The state of everybody else at the top, though. Liverpool delivered a week-long two-part investigation into the nature of hubris and nemesis. One finding was particularly interesting: It turns out that scoring six goals in the League Cup doesn’t help you win the league. Tottenham got Tony Pulised. Chelsea have now reached the point where conceding a late winner to Bournemouth, at home, feels less like a hilarious surprise and more like a hilarious inevitability. And Dulwich Hamlet got suckerpunched by Needham Market, which has nothing to do with the Premier League but appears here because ham is a fun word to write.

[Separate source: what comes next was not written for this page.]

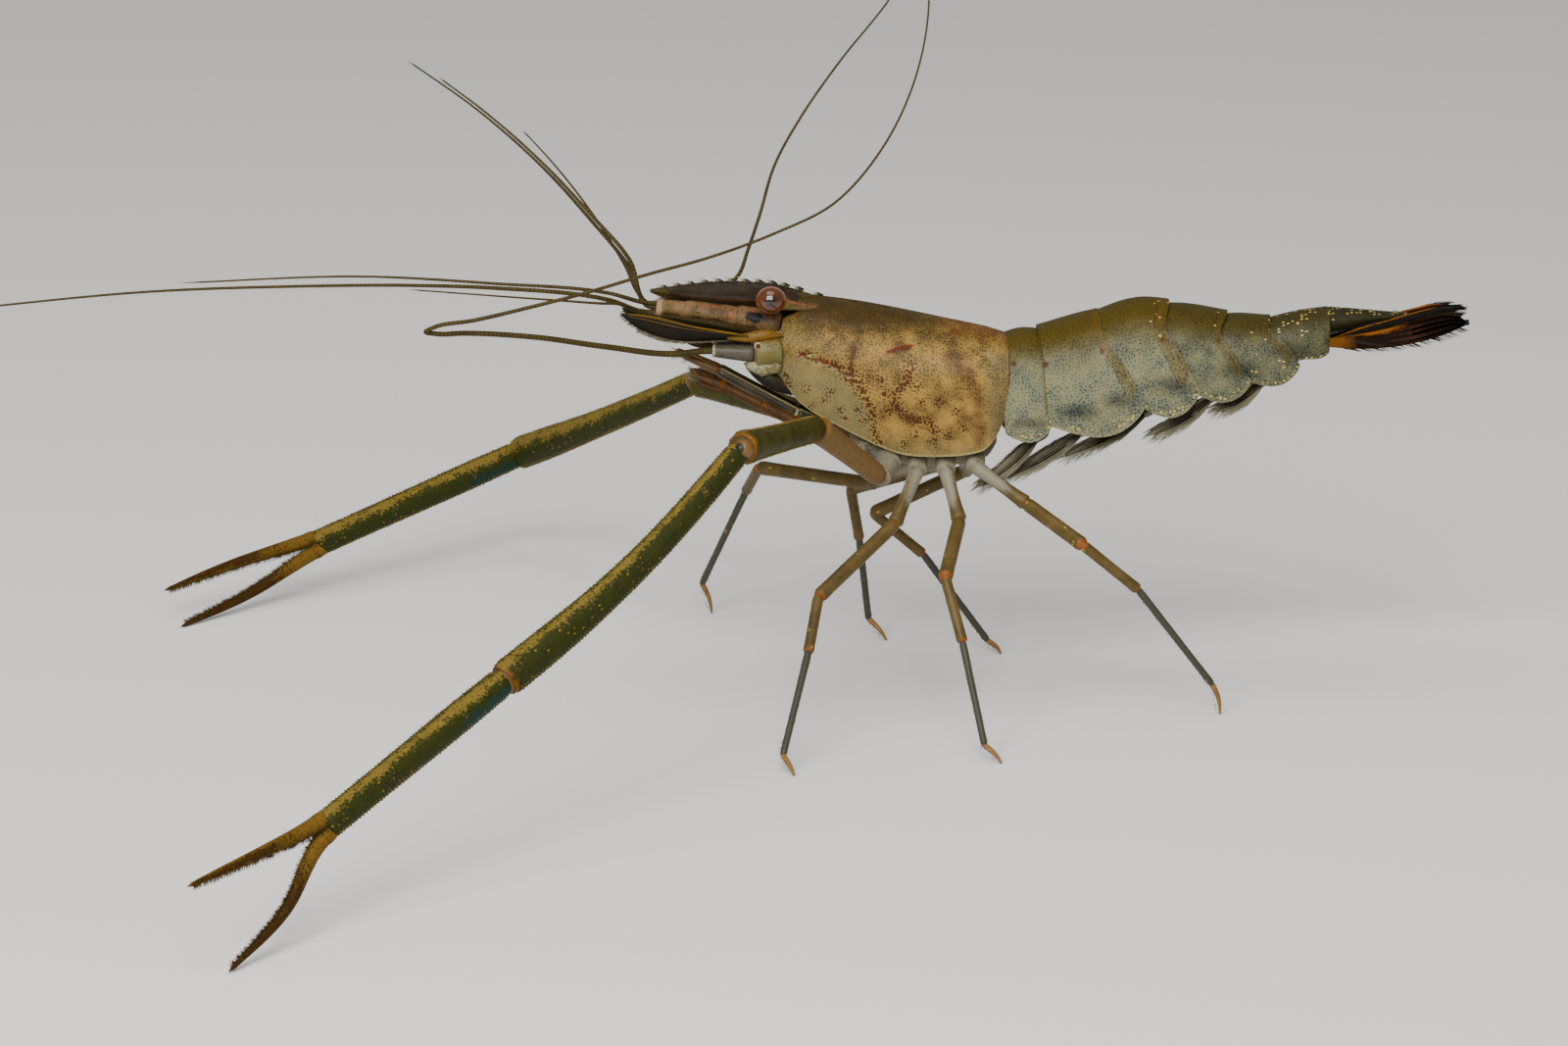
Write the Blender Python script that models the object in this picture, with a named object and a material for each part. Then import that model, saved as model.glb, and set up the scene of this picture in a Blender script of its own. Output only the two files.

Look at it. “Ham”. So lovely and round.
Two futures now lie ahead of us, one terrifying, one beautiful. In the latter, Claudio Ranieri’s makeshift band of journeymen and Robert Huth somehow manage to keep doing what they’re doing, and in the process become the Premier League’s most unlikely champions. Riyad Mahrez is elected king of the universe. Kasper Schmeichel can finally hold his head high at Christmas dinner. Everybody agrees that Jamie Vardy is a bellend and that Esteban Cambiasso was, in fact, holding the team back.
In the other, Arsenal win the league and everybody has to pretend to respect their achievement. And that sounds like no kind of future at all. Help us, Shinji Okazaki. You’re our only hope.